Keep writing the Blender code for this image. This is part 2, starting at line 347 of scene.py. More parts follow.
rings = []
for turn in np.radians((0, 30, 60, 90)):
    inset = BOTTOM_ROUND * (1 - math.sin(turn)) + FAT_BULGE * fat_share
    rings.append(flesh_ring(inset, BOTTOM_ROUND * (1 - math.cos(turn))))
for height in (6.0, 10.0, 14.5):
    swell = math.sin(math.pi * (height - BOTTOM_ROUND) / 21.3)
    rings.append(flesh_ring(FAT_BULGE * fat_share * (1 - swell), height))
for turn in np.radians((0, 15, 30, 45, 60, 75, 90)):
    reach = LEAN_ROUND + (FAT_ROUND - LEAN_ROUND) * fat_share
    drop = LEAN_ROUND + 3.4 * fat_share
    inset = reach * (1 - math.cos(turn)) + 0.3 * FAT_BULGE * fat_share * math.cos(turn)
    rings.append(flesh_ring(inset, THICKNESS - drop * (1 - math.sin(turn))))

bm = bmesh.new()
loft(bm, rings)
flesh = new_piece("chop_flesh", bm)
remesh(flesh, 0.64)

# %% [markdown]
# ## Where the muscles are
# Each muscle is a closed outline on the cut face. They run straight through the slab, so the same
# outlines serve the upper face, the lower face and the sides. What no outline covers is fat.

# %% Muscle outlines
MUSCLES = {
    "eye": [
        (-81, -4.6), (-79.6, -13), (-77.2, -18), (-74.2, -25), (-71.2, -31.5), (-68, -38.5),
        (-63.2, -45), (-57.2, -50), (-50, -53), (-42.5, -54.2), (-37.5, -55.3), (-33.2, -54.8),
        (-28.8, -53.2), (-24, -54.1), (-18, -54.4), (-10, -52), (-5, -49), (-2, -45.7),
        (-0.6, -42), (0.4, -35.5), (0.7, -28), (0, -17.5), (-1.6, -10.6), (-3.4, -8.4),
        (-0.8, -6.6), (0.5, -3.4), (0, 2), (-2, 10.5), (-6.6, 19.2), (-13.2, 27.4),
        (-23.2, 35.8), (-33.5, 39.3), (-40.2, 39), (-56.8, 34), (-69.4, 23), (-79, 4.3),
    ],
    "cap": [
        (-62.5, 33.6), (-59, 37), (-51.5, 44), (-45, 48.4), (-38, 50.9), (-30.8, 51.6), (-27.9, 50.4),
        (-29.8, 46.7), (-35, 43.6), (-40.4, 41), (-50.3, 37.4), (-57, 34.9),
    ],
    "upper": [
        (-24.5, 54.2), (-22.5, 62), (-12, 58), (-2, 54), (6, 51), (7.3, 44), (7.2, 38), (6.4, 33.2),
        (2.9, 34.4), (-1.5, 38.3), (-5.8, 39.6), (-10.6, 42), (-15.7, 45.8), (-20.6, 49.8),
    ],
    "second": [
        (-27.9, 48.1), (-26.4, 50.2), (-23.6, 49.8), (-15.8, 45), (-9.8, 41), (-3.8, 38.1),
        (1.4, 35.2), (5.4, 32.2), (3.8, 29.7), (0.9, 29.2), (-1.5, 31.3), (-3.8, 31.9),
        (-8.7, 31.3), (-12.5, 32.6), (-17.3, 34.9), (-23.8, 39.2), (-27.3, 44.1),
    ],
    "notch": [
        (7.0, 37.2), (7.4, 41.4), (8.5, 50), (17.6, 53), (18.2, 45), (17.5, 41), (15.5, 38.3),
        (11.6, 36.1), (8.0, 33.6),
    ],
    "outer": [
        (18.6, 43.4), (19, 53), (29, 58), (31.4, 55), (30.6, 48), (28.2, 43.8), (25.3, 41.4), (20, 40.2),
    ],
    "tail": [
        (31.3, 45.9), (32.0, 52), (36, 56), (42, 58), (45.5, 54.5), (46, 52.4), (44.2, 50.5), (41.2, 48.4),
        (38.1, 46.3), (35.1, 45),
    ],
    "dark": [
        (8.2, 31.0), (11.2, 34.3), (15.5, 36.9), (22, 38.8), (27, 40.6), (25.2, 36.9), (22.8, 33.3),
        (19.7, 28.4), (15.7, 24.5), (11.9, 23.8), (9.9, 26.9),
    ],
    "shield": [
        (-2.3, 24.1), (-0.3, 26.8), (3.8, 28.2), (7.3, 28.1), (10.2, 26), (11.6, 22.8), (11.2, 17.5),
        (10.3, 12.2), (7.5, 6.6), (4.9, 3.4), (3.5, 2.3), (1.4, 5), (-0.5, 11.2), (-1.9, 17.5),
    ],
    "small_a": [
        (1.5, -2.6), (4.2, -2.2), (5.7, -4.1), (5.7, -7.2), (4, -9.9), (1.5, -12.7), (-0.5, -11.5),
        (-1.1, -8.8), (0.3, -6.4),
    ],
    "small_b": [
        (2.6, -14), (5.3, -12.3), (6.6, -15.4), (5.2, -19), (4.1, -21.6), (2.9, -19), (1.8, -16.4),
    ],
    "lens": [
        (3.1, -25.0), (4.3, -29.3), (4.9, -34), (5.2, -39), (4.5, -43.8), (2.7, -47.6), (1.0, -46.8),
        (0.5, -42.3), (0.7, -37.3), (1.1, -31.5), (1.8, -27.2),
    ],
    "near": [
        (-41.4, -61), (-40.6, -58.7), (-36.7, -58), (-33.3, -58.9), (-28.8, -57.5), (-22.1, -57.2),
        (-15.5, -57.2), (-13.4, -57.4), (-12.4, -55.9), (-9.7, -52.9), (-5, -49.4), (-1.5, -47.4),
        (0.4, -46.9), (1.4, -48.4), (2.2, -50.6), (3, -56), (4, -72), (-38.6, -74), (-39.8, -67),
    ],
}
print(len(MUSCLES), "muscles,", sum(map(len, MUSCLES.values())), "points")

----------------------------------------

**PROBLEM DETAILS**:
Extract exactly the leading lines of the data, stopping at and including the line with "# outlines serve".

**RESULT OF THE TASK**:
Keep writing the Blender code for this image. This is part 2, starting at line 347 of scene.py. More parts follow.
rings = []
for turn in np.radians((0, 30, 60, 90)):
    inset = BOTTOM_ROUND * (1 - math.sin(turn)) + FAT_BULGE * fat_share
    rings.append(flesh_ring(inset, BOTTOM_ROUND * (1 - math.cos(turn))))
for height in (6.0, 10.0, 14.5):
    swell = math.sin(math.pi * (height - BOTTOM_ROUND) / 21.3)
    rings.append(flesh_ring(FAT_BULGE * fat_share * (1 - swell), height))
for turn in np.radians((0, 15, 30, 45, 60, 75, 90)):
    reach = LEAN_ROUND + (FAT_ROUND - LEAN_ROUND) * fat_share
    drop = LEAN_ROUND + 3.4 * fat_share
    inset = reach * (1 - math.cos(turn)) + 0.3 * FAT_BULGE * fat_share * math.cos(turn)
    rings.append(flesh_ring(inset, THICKNESS - drop * (1 - math.sin(turn))))

bm = bmesh.new()
loft(bm, rings)
flesh = new_piece("chop_flesh", bm)
remesh(flesh, 0.64)

# %% [markdown]
# ## Where the muscles are
# Each muscle is a closed outline on the cut face. They run straight through the slab, so the same
# outlines serve the upper face, the lower face and the sides. What no outline covers is fat.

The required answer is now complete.